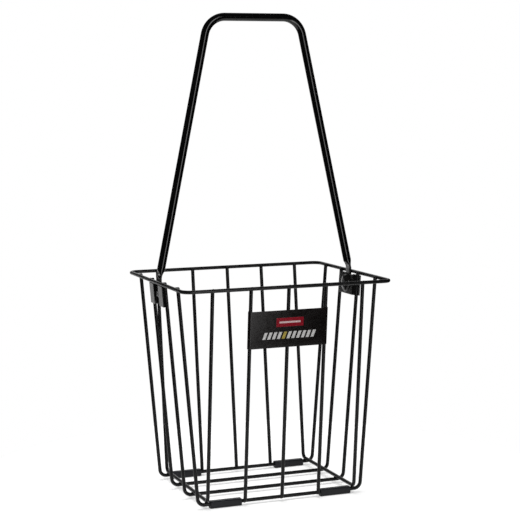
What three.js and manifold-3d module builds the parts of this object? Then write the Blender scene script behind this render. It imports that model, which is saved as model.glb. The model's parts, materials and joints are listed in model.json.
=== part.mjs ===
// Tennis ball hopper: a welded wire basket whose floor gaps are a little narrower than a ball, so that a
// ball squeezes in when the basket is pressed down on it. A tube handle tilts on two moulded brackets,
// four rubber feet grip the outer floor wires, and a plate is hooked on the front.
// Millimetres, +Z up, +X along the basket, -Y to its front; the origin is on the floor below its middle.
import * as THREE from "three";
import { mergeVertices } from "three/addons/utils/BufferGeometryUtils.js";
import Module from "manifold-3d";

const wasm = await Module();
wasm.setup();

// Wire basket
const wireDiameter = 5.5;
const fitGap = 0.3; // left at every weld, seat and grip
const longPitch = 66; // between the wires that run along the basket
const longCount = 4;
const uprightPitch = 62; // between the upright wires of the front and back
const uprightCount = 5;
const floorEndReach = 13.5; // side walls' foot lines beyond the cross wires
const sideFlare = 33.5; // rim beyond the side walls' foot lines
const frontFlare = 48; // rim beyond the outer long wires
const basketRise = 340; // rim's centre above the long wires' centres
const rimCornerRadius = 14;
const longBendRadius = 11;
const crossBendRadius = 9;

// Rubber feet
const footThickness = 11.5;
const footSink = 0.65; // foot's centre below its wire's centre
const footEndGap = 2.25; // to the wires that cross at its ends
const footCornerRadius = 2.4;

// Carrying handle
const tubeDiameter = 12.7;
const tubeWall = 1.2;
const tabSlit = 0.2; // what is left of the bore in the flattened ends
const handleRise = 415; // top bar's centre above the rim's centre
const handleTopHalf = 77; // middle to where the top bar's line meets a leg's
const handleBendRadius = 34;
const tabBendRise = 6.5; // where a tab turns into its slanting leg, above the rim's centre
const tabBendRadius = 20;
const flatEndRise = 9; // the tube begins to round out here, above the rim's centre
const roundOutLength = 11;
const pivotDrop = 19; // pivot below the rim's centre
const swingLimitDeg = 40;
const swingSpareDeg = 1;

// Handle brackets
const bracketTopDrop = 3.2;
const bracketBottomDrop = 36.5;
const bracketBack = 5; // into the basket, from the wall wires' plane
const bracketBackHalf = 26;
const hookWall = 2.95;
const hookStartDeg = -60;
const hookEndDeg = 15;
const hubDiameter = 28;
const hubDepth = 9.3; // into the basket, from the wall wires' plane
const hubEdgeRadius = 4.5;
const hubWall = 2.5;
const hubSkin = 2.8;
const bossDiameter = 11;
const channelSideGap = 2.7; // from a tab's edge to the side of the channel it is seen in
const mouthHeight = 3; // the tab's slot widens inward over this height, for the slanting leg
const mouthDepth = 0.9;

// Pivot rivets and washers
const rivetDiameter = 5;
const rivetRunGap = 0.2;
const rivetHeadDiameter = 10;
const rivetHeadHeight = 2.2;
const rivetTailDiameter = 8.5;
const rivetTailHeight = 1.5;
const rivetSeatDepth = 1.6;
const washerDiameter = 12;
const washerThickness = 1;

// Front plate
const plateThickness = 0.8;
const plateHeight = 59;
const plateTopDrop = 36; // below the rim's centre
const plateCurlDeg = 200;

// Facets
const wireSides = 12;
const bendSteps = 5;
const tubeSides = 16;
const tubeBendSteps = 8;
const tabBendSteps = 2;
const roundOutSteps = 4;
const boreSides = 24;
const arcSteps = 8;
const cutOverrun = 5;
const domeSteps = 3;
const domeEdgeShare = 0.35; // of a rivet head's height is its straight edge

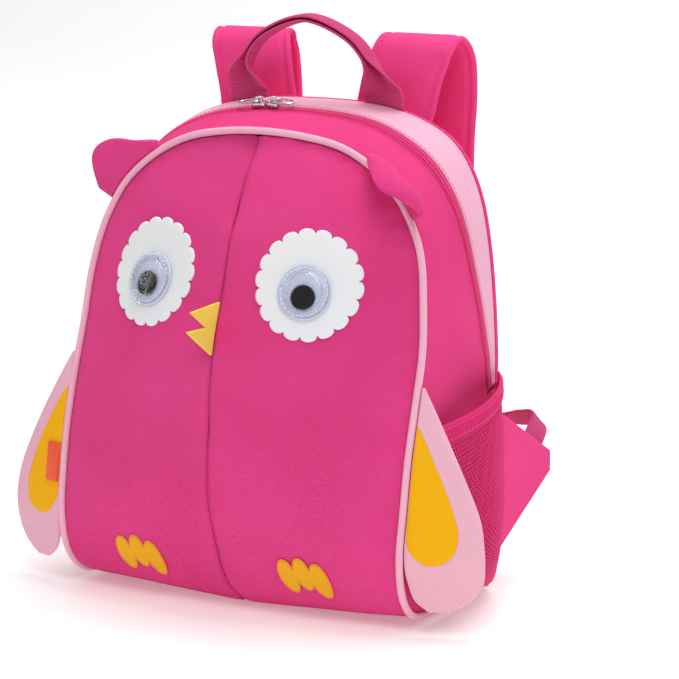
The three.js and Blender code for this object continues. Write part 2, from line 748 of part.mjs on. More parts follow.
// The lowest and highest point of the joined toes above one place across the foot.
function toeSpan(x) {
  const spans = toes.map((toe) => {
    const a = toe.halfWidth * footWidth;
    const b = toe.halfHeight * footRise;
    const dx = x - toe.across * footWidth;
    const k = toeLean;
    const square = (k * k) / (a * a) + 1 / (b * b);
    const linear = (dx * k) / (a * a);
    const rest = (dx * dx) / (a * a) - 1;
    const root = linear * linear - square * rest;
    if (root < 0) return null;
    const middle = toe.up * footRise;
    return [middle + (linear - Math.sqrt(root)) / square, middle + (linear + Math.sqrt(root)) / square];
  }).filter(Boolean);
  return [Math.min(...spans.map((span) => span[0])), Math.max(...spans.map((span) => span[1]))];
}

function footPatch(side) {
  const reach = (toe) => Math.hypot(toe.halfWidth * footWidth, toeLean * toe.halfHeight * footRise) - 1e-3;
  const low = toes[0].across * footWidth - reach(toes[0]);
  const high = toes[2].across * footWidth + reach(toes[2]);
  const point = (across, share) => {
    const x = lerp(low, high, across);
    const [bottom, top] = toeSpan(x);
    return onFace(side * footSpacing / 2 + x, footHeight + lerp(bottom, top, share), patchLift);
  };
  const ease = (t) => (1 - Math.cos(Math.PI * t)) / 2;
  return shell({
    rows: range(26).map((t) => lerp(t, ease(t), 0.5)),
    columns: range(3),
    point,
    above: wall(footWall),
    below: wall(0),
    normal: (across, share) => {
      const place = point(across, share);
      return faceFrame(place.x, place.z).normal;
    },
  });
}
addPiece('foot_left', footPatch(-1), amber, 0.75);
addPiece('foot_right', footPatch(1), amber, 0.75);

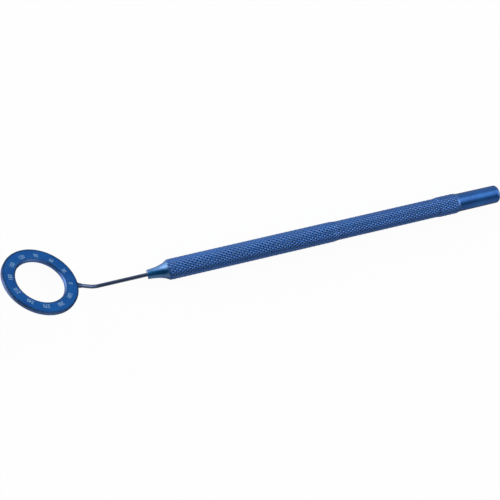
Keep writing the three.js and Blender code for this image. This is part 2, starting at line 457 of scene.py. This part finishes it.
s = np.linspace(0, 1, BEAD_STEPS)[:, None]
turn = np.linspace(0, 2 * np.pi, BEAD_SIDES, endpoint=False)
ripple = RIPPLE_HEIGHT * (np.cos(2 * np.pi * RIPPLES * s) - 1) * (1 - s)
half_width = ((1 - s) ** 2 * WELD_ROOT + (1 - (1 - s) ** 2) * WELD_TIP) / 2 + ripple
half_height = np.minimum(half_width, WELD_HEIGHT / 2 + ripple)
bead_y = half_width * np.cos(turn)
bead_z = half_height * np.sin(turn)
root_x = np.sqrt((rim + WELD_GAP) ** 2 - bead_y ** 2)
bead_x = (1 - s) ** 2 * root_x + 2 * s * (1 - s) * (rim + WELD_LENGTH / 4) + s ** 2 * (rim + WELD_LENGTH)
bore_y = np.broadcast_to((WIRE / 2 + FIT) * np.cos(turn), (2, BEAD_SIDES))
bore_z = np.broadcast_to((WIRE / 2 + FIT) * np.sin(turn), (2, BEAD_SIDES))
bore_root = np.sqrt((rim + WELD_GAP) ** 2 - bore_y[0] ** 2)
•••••
▶ Problem statement
Only the lines from the opening of the material through the line with "const footCornerRadius = 2.4;" should be echoed, exactly as written.

▶ Right answer
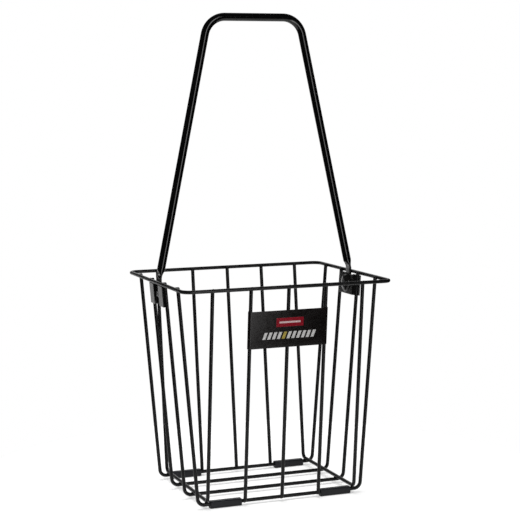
What three.js and manifold-3d module builds the parts of this object? Then write the Blender scene script behind this render. It imports that model, which is saved as model.glb. The model's parts, materials and joints are listed in model.json.
=== part.mjs ===
// Tennis ball hopper: a welded wire basket whose floor gaps are a little narrower than a ball, so that a
// ball squeezes in when the basket is pressed down on it. A tube handle tilts on two moulded brackets,
// four rubber feet grip the outer floor wires, and a plate is hooked on the front.
// Millimetres, +Z up, +X along the basket, -Y to its front; the origin is on the floor below its middle.
import * as THREE from "three";
import { mergeVertices } from "three/addons/utils/BufferGeometryUtils.js";
import Module from "manifold-3d";

const wasm = await Module();
wasm.setup();

// Wire basket
const wireDiameter = 5.5;
const fitGap = 0.3; // left at every weld, seat and grip
const longPitch = 66; // between the wires that run along the basket
const longCount = 4;
const uprightPitch = 62; // between the upright wires of the front and back
const uprightCount = 5;
const floorEndReach = 13.5; // side walls' foot lines beyond the cross wires
const sideFlare = 33.5; // rim beyond the side walls' foot lines
const frontFlare = 48; // rim beyond the outer long wires
const basketRise = 340; // rim's centre above the long wires' centres
const rimCornerRadius = 14;
const longBendRadius = 11;
const crossBendRadius = 9;

// Rubber feet
const footThickness = 11.5;
const footSink = 0.65; // foot's centre below its wire's centre
const footEndGap = 2.25; // to the wires that cross at its ends
const footCornerRadius = 2.4;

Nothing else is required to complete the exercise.